Concerning the restatement, the energy company disclosed the revisions in its reports for the second and third quarters of 2005, which it filed on Thursday. At the end of 2004, AES unearthed a material weakness related to its accounting for deferred income taxes and set about documenting the tax calculations and performing more detailed reconciliations at its foreign subsidiaries.
The company said the restatement lowered 2005 first-quarter earnings from continuing operations by $9 million, to $124 million; by $108 million for 2004; by $21 million for 2003; and by $418 million for 2002.
Calling the restatement process "important and necessary" as well as arduous, Paul Hanrahan, the company's president and chief executive officer, asserted that AES has "continued to strengthen the effectiveness of our controls and processes throughout the organization to ensure the transparency and accuracy of our financial information."
Last July, AES officials determined that errors dug up during that process required a restatement. The weightiest adjustments involved complex accounting areas and required a great deal of interpretation and judgment on transactions that happened during and before 2002, according to company management, which found that all the errors were "inadvertent and unintentional."
The income-tax errors stemmed mainly from the calculation of deferred taxes related to purchase-accounting adjustments for acquisitions, the application of foreign-currency translation of deferred-tax balances, and corrections of other income-tax accounts involving a review and reconciliation of previous years' income-tax returns, according to the company.
As part of the restatement, the company revised its assessment of the effectiveness of internal controls over financial reporting as of December 31, 2004. Previously, AES had only reported a material weakness concerning income taxes.
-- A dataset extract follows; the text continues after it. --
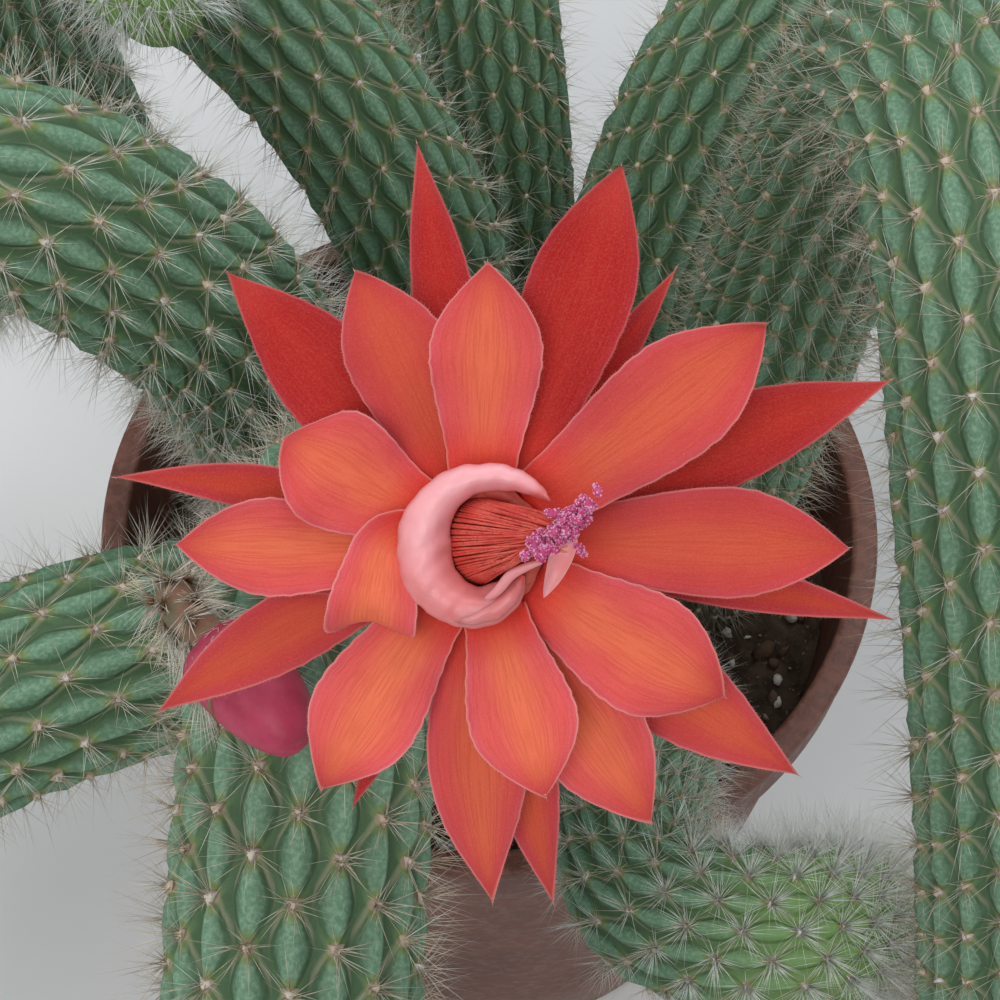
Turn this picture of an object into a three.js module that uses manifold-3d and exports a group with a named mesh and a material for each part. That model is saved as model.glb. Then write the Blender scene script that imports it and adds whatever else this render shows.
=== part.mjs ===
// A monkey tail cactus in flower, in a round plastic nursery pot.
// Millimetres, +Z up. The origin is the centre of the pot's underside. The plant's front is -Y.
import * as THREE from "three";
import { mergeVertices } from "three/addons/utils/BufferGeometryUtils.js";
import Module from "manifold-3d";

// ---- Driving dimensions ----
const POT = {
  height: 115,
  baseRadius: 46,
  rimRadius: 64, // outside of the collar
  collarHeight: 13,
  collarStep: 2.2, // how far the collar stands out from the wall
  wall: 2,
  floor: 2.6,
  drainHoles: 6,
  drainRadius: 4.5,
  drainCircle: 31,
};
const SOIL = { top: 97, crown: 2.5, clearance: 0.35, waist: 40 };
const STEM = { radius: 12.5, baseRadius: 9, swellLength: 70, sides: 10, spacing: 17, tipLength: 17 };
const FLOWER = {
  centre: [0, -112, 292],
  elevation: 58, // degrees above the horizon that the flower looks, towards -Y
  clawRadius: 5.75, // where the tepals leave the tube
  layerGap: 1.2,
  tepalThickness: 0.55,
};
const TUBE = { topRadius: 5.2, throatRadius: 3.9, throatDepth: 9, neckRadius: 3.7, baseRadius: 4.3 };
const COLLAR = { radius: 5.1, halfWidth: 1.35, halfHeight: 1.25, rise: 1.8 };
const GAP = 0.35; // between neighbours that touch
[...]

As a result of errors company officials picked out during the restatement work, the company identified added material weaknesses.
Those weaknesses, according to the company, included a paucity of transactional accounting and financial reporting controls at its Cameroonian business and a shortfall in U.S. GAAP expertise at its Brazilian businesses.
They also included a lack of effective controls involving the recording of consolidation entries, controls related to the designation of certain entities' functional currency and the translation of intercompany loan balances, and proper analysis and documentation of potential derivatives within fuel purchase or electricity sale contracts.